Fair enough, guess we can close this issue then.

I am fine with doing away with vectorized clamp but keeping vectorized clamp!.

clamp(::AbstractArray) where deprecated for v0.6, so thats where we are already.

Isn't it a bit weird to keep this one function when we have deprecated essentially all other auto-broadcasting functions?

Regrettably vectorized float and complex remain as well. I still wholly favor nixing those. Best!

They remain because they are vector operations, not vectorized operations.

They remain because they are vector operations, not vectorized operations.

Clarification from a slack conversation:

Stefan's argument is that: 1) one can view complex(A::AbstractArray) as an algebraic, rather than elementwise, operation (think real, imag, and zero for AbstractArrays); and 2) though the former does not hold for float(A::AbstractArray), float and complex are something of a pair, so if complex(A::AbstractArray) methods exist then float(A::AbstractArray) methods might as well.

IIRC, this argument differs from prior arguments, which went roughly as follows: float(A::AbstractArray) and complex(A::AbstractArray) may alias, and that behavior is sometimes convenient (though perhaps hazardous in others). Though the non-aliasing replacement (float.(A)) is convenient, the sometimes-aliasing replacement is less so (presently convert(AbstractArray{float(eltype(A))}, A)).

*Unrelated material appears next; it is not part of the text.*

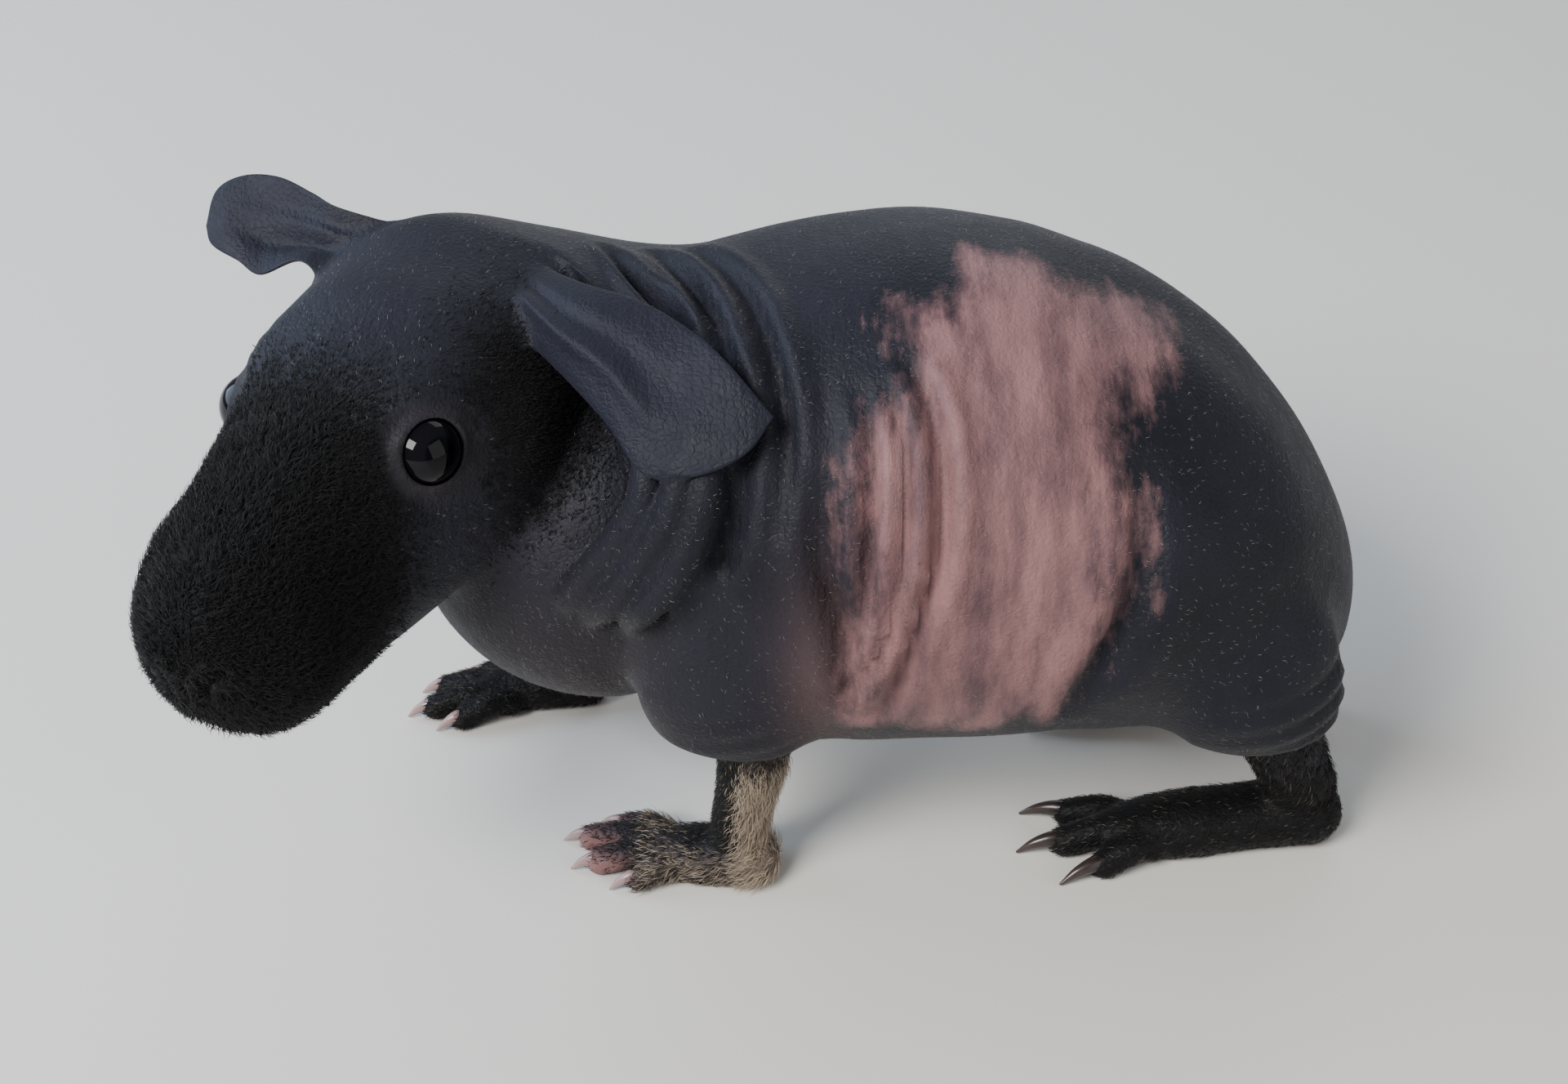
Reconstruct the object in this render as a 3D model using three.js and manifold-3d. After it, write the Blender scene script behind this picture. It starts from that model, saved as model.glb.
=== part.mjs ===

(Also IIRC, auditing usage of float revealed that the float.(A) replacement was correct in the (vast?) majority of cases. So the degree to which the convert invocation's verbosity is practically problematic is not clear. Additionally, that concern should be weighed against the downside of float's sometimes-aliasing behavior, namely accidental aliasing and downstream mutation.)

Best!

Make float copy?

Make float copy?

You mean float.(A)? 😄

No, mean make the array-valued float function make a copy.

No, mean make the array-valued float function make a copy.

My response was a bit tongue-in-cheek :). More explicitly, I meant to imply that were you to make float(A::AbstractArray) strictly non-aliasing, you might as well just deprecate it to float.(A). Best!